══ Supplied entries

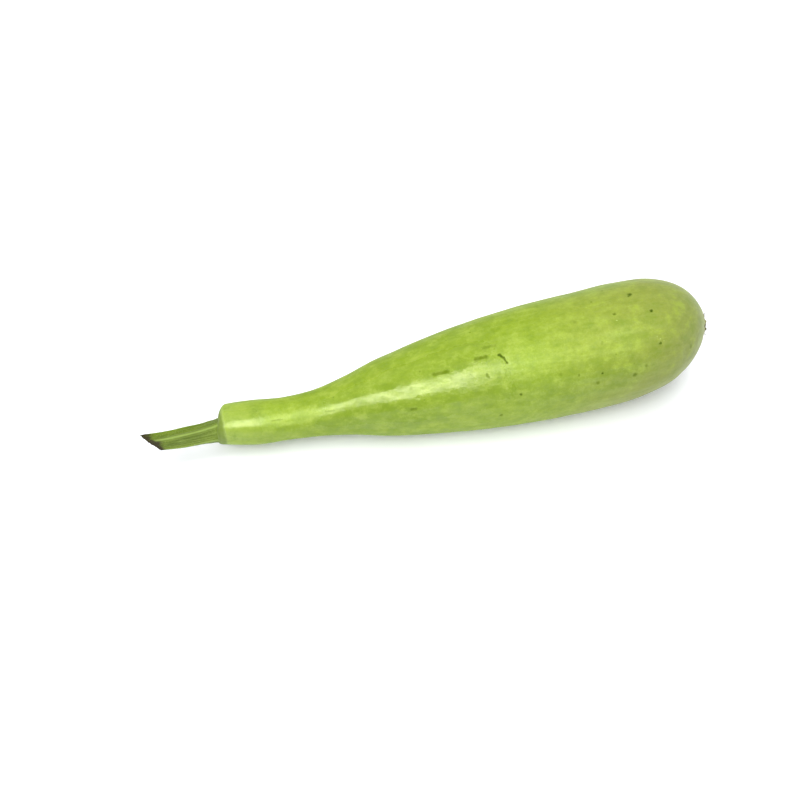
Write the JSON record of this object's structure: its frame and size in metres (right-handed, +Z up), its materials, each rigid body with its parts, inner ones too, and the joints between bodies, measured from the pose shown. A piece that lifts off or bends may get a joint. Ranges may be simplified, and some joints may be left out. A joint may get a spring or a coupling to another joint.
{
  "type": "young bottle gourd",
  "caption": "Young green bottle gourd lying on its side: long club-shaped fruit with a slim neck, a fluted cut stem and a dried blossom scar at its round end",
  "frame": {"origin": "on the surface that the gourd lies on, under the middle of its bounding box", "axes": "+X along the gourd from the cut stem to the blossom end, +Y to its left seen from above with the stem behind, +Z up"},
  "size_m": [0.3182, 0.0674, 0.0694],
  "materials": {
    "gourd_skin": "smooth yellow-green skin with a soft satin shine, thinly downy, paler toward the neck",
    "stem_skin": "dull darker green, downy, ribbed lengthwise, with a dried brown edge round the cut",
    "dried_blossom": "dry, corky and brown, with withered tips"
  },
  "bodies": {
    "root": {"fruit": "gourd_skin", "stem": "stem_skin", "blossom_scar": "dried_blossom"}
  },
  "joints": []
}
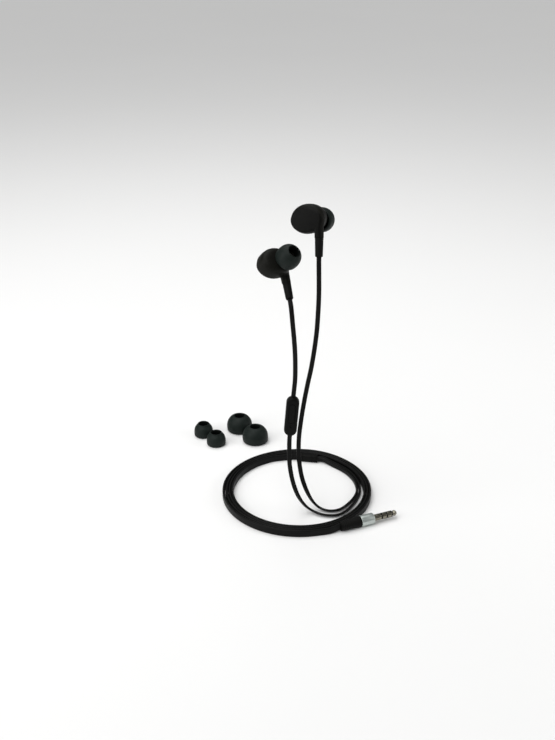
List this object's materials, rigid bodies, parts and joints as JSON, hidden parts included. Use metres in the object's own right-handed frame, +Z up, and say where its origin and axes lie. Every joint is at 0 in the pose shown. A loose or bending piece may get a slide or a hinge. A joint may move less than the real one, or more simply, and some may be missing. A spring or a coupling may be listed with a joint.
{
  "type": "wired earphones",
  "caption": "In-ear earphones on a flat lead with an in-line remote, a splitter, a coiled main cable with a straight jack plug, and spare eartips beside the coil.",
  "frame": {"origin": "centre of the mouth of the right earbud's eartip, where an ear holds it", "axes": "+Z up, from the surface that the coil lies on towards the earbuds; -Y towards the side from which the remote's button is seen; +X to the right as seen from there, the side the plug points to"},
  "size_m": [0.1145, 0.1242, 0.1681],
  "materials": {
    "shell": "soft-touch black, very slightly olive",
    "rubber": "moulded black rubber, satin",
    "silicone": "dark grey-green silicone, satin",
    "lead": "black flat cable jacket, satin",
    "aluminium": "bright turned aluminium, satin",
    "contact": "nickel plated, polished",
    "plastic": "black insulating plastic",
    "copper": "bare copper",
    "steel": "plain steel",
    "film": "thin clear amber film",
    "board": "green solder mask"
  },
  "bodies": {
    "earphones": {"right_rear_cover": "shell", "right_front_shell": "shell", "right_seal_ring": "rubber", "right_nozzle_screen": "steel", "right_driver_frame": "plastic", "right_driver_magnet": "steel", "right_driver_voice_coil": "copper", "right_driver_diaphragm": "film", "right_cable_crimp": "copper", "right_stem_sleeve": "rubber", "left_rear_cover": "shell", "left_front_shell": "shell", "left_seal_ring": "rubber", "left_nozzle_screen": "steel", "left_driver_frame": "plastic", "left_driver_magnet": "steel", "left_driver_voice_coil": "copper", "left_driver_diaphragm": "film", "left_cable_crimp": "copper", "left_stem_sleeve": "rubber", "remote_front_shell": "shell", "remote_back_shell": "shell", "remote_circuit_board": "board", "remote_switch": "steel", "remote_microphone": "steel", "splitter_body": "rubber", "plug_boot": "rubber", "plug_collar": "aluminium", "plug_moulding": "plastic", "plug_insulator": "plastic", "plug_contact_sleeve": "contact", "plug_contact_ring_2": "contact", "plug_contact_ring_1": "contact", "plug_contact_tip": "contact", "right_cable": "lead", "left_cable_upper": "lead", "left_cable_lower": "lead", "main_cable_coil": "lead", "main_cable_start": "lead", "main_cable_end": "lead"},
    "remote_button": {"remote_button": "rubber"},
    "right_eartip": {"right_eartip": "silicone"},
    "left_eartip": {"left_eartip": "silicone"},
    "spare_eartip_small_1": {"spare_eartip_small_1": "silicone"},
    "spare_eartip_small_2": {"spare_eartip_small_2": "silicone"},
    "spare_eartip_large_1": {"spare_eartip_large_1": "silicone"},
    "spare_eartip_large_2": {"spare_eartip_large_2": "silicone"}
  },
  "joints": [
    {"name": "remote_button_press", "type": "slide", "parent": "earphones", "child": "remote_button", "axis": [0, 1, 0], "range_m": [0, 0.0003], "stiffness_N_per_m": 1500, "springref_m": -0.0006},
    {"name": "right_eartip_pull", "type": "slide", "parent": "earphones", "child": "right_eartip", "axis": [0.4301, 0.8663, -0.2541], "range_m": [0, 0.012]},
    {"name": "left_eartip_pull", "type": "slide", "parent": "earphones", "child": "left_eartip", "axis": [0.4828, -0.5397, 0.6897], "range_m": [0, 0.012]},
    {"name": "spare_eartip_small_1_lift", "type": "slide", "parent": "earphones", "child": "spare_eartip_small_1", "axis": [0, 0, 1], "range_m": [0, 0.03]},
    {"name": "spare_eartip_small_2_lift", "type": "slide", "parent": "earphones", "child": "spare_eartip_small_2", "axis": [0, 0, 1], "range_m": [0, 0.03]},
    {"name": "spare_eartip_large_1_lift", "type": "slide", "parent": "earphones", "child": "spare_eartip_large_1", "axis": [0, 0, 1], "range_m": [0, 0.03]},
    {"name": "spare_eartip_large_2_lift", "type": "slide", "parent": "earphones", "child": "spare_eartip_large_2", "axis": [0, 0, 1], "range_m": [0, 0.03]}
  ]
}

════

### [What you need to do]
Each line that holds the word "handed" is to be copied.

### [Answer to the problem]
Write the JSON record of this object's structure: its frame and size in metres (right-handed, +Z up), its materials, each rigid body with its parts, inner ones too, and the joints between bodies, measured from the pose shown. A piece that lifts off or bends may get a joint. Ranges may be simplified, and some joints may be left out. A joint may get a spring or a coupling to another joint.
List this object's materials, rigid bodies, parts and joints as JSON, hidden parts included. Use metres in the object's own right-handed frame, +Z up, and say where its origin and axes lie. Every joint is at 0 in the pose shown. A loose or bending piece may get a slide or a hinge. A joint may move less than the real one, or more simply, and some may be missing. A spring or a coupling may be listed with a joint.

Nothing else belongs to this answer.